The film was originally scheduled for a release in early May 2014, which would have clashed with the release of Action Jackson. However, Action Jackson was pushed to December 2014.

==Soundtrack==

The film's soundtrack album composed by Pritam, was released on 12 May 2014. The songs were released on 2 June 2014. The lyrics were written by Irshad Kamil for the songs featured in the film. Sukumar Dutta wrote the lyrics for the Song "Palang tod". Prasad Sashte composed the background score of the film. A reprise version of the song "Ashq Na Ho" was released on 17 March 2016. The reprise version was sung by singer Asees Kaur.

===Track listing===

| No. | Title | Lyrics | Music | Singer(s) | Length |
|---|---|---|---|---|---|
| 1. | "Shaayraana" | Irshad Kamil | Pritam | Arijit Singh | 4:21 |
| 2. | "Tu Hi Toh Hai" (Film Version) | Irshad Kamil | Pritam | Kunal Ganjawala | 3:55 |
| 3. | "Ashq Na Ho" | Irshad Kamil | Pritam | Arijit Singh | 5:53 |
| 4. | "Blame The Night" | Irshad Kamil | Pritam | Arijit Singh, Aditi Singh Sharma, Piyush Kapoor | 4:39 |
| 5. | "Palang Tod" (Version 1) | Sukumar Dutta | Kaushik Dutta | Mika Singh, Ritu Pathak | 3:46 |
| 6. | "Tu Hi Toh Hai" | Irshad Kamil | Pritam | Benny Dayal | 3:58 |
| 7. | "Palang Tod" (Version 2) | Sukumar Dutta | Kaushik Dutta | Mika Singh, Ritu Pathak | 4:10 |
| Total length: |  |  |  |  | 30:42 |

==Reception==
===Critical response===
The film has received positive reviews from the critics. ABP News similarly rated it 4.5/5, calling it a "fast-paced, exhilarating roller coaster ride" Taran Adarsh gave 4/5 and states that it is a slick action-thriller that keeps you engrossed, enthralled and captivated all through, thanks to its fascinating premise and a watertight, razor-sharp screenplay.

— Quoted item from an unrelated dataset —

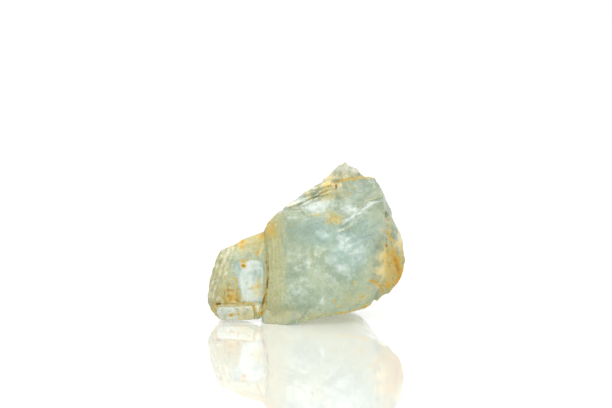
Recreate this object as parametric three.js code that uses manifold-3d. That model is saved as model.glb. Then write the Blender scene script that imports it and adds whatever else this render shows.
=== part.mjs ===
// A rough blue topaz: one hand-sized crystal fragment, broken on every side, standing on a small flat spot.
// Millimetres, +Z up, seen from the front along +Y. The origin is under the middle of the stone, on the
// surface it stands on.
import * as THREE from "three";
import { ConvexGeometry } from "three/addons/geometries/ConvexGeometry.js";
import { TessellateModifier } from "three/addons/modifiers/TessellateModifier.js";
import { ImprovedNoise } from "three/addons/math/ImprovedNoise.js";
import { mergeVertices } from "three/addons/utils/BufferGeometryUtils.js";
import Module from "manifold-3d";

const wasm = await Module();
wasm.setup();

// Driving dimensions
const CRACK_WIDTH = 0.34; // open fissure between the side block and the main mass
const CRACK_MOUTH = -4.6; // how far forward the side block's face lies beside the fissure
const CRACK_REACH = 3.2; // how far the fissure runs in behind that face
const PIT_MOUTH = -7.5; // front of the weathered pit, clear of the face
const PIT_FLOOR = -4.3; // back of the weathered pit
const PIT_TAPER = 0.8; // size of the pit's floor, as a share of its mouth
const CLEAVAGE_SLOPE = 0.3; // rise of the cleavage shelves for each millimetre to the right
const SCAR_FACET = 1.5; // length of the facets that a flake scar is dished with
const FACET_EDGE = 2.4; // longest edge of the finished facets
const WAVES = [
  { reach: 0.16, length: 7.5 },
  { reach: 0.13, length: 3.2 },
  { reach: 0.07, length: 1.7 },
]; // unevenness of the broken faces: how far a face strays, and over what distance
const BASE_CLEARANCE = 1.2; // height over which the unevenness fades out towards the flat spot

const WELD = 1e-4; // corners closer than this are one corner

// A closed geometry as a solid that can be joined and cut.
function solid(geometry) {
  const bare = geometry.clone();
  bare.deleteAttribute("normal");
  bare.deleteAttribute("uv");
  const merged = mergeVertices(bare, WELD);
  return new wasm.Manifold(
    new wasm.Mesh({
      numProp: 3,
      vertProperties: merged.attributes.position.array,
      triVerts: new Uint32Array(merged.index.array),
    }),
  );
}

// A solid's triangles as a geometry with shared vertices.
function geometryOf(body) {
  const mesh = body.getMesh();
  const geometry = new THREE.BufferGeometry();
  geometry.setAttribute("position", new THREE.BufferAttribute(mesh.vertProperties, 3));
  geometry.setIndex(new THREE.BufferAttribute(mesh.triVerts, 1));
  return geometry;
}

// A convex lump of crystal with its corners at these [x, y, z] points.
function lump(corners) {
  return solid(new ConvexGeometry(corners.map((corner) => new THREE.Vector3(...corner))));
}

// Main mass: the broad front face between the fissure, the ridge and the lower edge. Its lowest corners
// hold the small flat spot that the stone stands on.
const mainMass = lump([
  [14.0, -3.0, 21.6], [9.9, -6.3, 20.2], [6.2, -7.6, 18.0], [1.1, -6.4, 19.3], [-3.9, -4.0, 20.3],
  [-4.6, -2.3, 20.1], [-5.6, -2.4, 19.4], [-6.9, -2.6, 17.8], [-7.6, -2.6, 16.5], [-7.0, -4.2, 9.7],
  [-7.5, -5.6, 1.0], [-7.2, -6.6, 0], [-3.8, -5.4, 19.3], [-3.7, -7.9, 10.5], [-3.5, -8.3, 0],
  [2.6, -9.3, 10.4], [8.0, -9.1, 13.2], [3.2, -9.2, 4.9], [8.2, -8.7, 5.2], [14.1, -4.4, 18.2],
  [14.2, -6.2, 13.5], [13.8, -6.2, 8.2], [0.1, -8.0, 1.4], [3.6, -7.8, 2.2], [7.4, -7.3, 2.3],
  [9.2, -6.8, 2.5], [11.0, -5.8, 3.0], [12.0, -5.2, 3.7], [-6.8, 3.6, 0], [-7.2, 7.4, 8.0],
  [-6.2, 6.0, 15.0], [-2.0, 7.6, 17.6], [3.0, 10.2, 12.0], [10.0, 9.6, 12.0], [12.0, 7.6, 17.0],
  [8.6, 10.2, 4.4], [7.6, 6.6, 0], [7.8, 3.4, 0], [-1.0, 7.4, 0], [14.0, 5.0, 6.0], [-7.8, 1.0, 0.4],
  [-7.0, 6.0, 1.6], [9.8, 8.4, 1.8], [-1.0, 9.6, 2.0], [10.4, 4.8, 1.2],
]);

// Right shoulder: the swollen side with its own steep facet.
const rightShoulder = lump([
  [15.4, -0.8, 18.8], [16.2, -1.2, 17.6], [17.4, -2.0, 16.0], [17.8, -2.5, 14.7], [18.0, -3.0, 10.9],
  [17.7, -3.2, 8.9], [17.3, -3.2, 7.6], [16.6, -3.5, 6.6], [15.5, -3.5, 5.5], [15.0, -3.5, 4.9],
  [14.1, -4.2, 4.4], [13.0, -4.6, 4.1], [13.8, -4.0, 18.6], [13.7, -6.0, 13.6], [13.5, -6.0, 9.0],
  [12.8, -5.6, 6.0], [12.4, 6.2, 17.0], [15.2, 4.6, 14.0], [15.6, 4.4, 9.0], [13.2, 5.2, 5.0],
  [6.0, 0, 10.0], [9.0, -2.0, 18.0],
]);

// Upper block: set back behind the ridge, so that the ridge stands out as a ledge.
const upperBlock = lump([
  [6.7, 0.2, 25.6], [11.8, 0.8, 25.9], [12.6, 1.0, 25.4], [13.4, 1.0, 23.9], [14.2, 1.0, 22.4],
  [14.9, 0.8, 21.1], [15.5, 0.8, 19.6], [15.7, 0.3, 17.6], [2.4, -0.5, 24.4], [0.1, -1.0, 23.3],
  [-1.7, -1.5, 22.1], [-3.4, -2.0, 21.1], [-4.2, -2.3, 20.5], [-1.1, -4.6, 19.5], [2.5, -5.0, 19.4],
  [7.0, -4.8, 19.1], [11.6, -3.4, 20.7], [14.3, -2.5, 19.8], [5.0, 5.0, 24.2], [9.6, 5.4, 24.2],
  [2.0, 6.6, 20.4], [10.0, 8.0, 19.0], [-2.4, 6.0, 17.0], [13.0, 5.0, 18.0], [3.0, 8.4, 14.0],
]);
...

The Times of India gave the film 3.5 ratings describing it as "This one applauds the jawans who live in the jaws of death, and is a 'wake up' call for all the 'sleepers' that abound. Bravo!" Rachel Saltz of The New York Times stated that "The action sequences mostly have tension and punch, even if the movie is old-school long – 2 hours 41 minutes – and the plot doesn't bear too much scrutiny". The romantic angle of the film was criticised by some. Hindustan Times praised the performance of Akshay Kumar. Rajeev Masand of CNN-IBN gave 2 stars out of 5, commenting "That this film is still not as awful as most typical Akshay Kumar starrers, despite several such harebrained sequences, is to the credit of director AR Murgadoss, who doesn't let something as insignificant as common sense come in the way of telling a convenient story. In Holiday, Murgadoss remakes his own Tamil hit Thuppaki and he doesn't tinker with the blueprint at all."

Filmfare critic praised the film as a "Genuinely smart action thriller". Raja Sen of Rediff gave the film 1.5 out of 5 stars and said, "Holiday takes obscene amounts of time getting to the point."

===Box office===

The film has a worldwide gross collection of ₹180 crore against a budget of ₹50 crore. Hence, it was a box office success.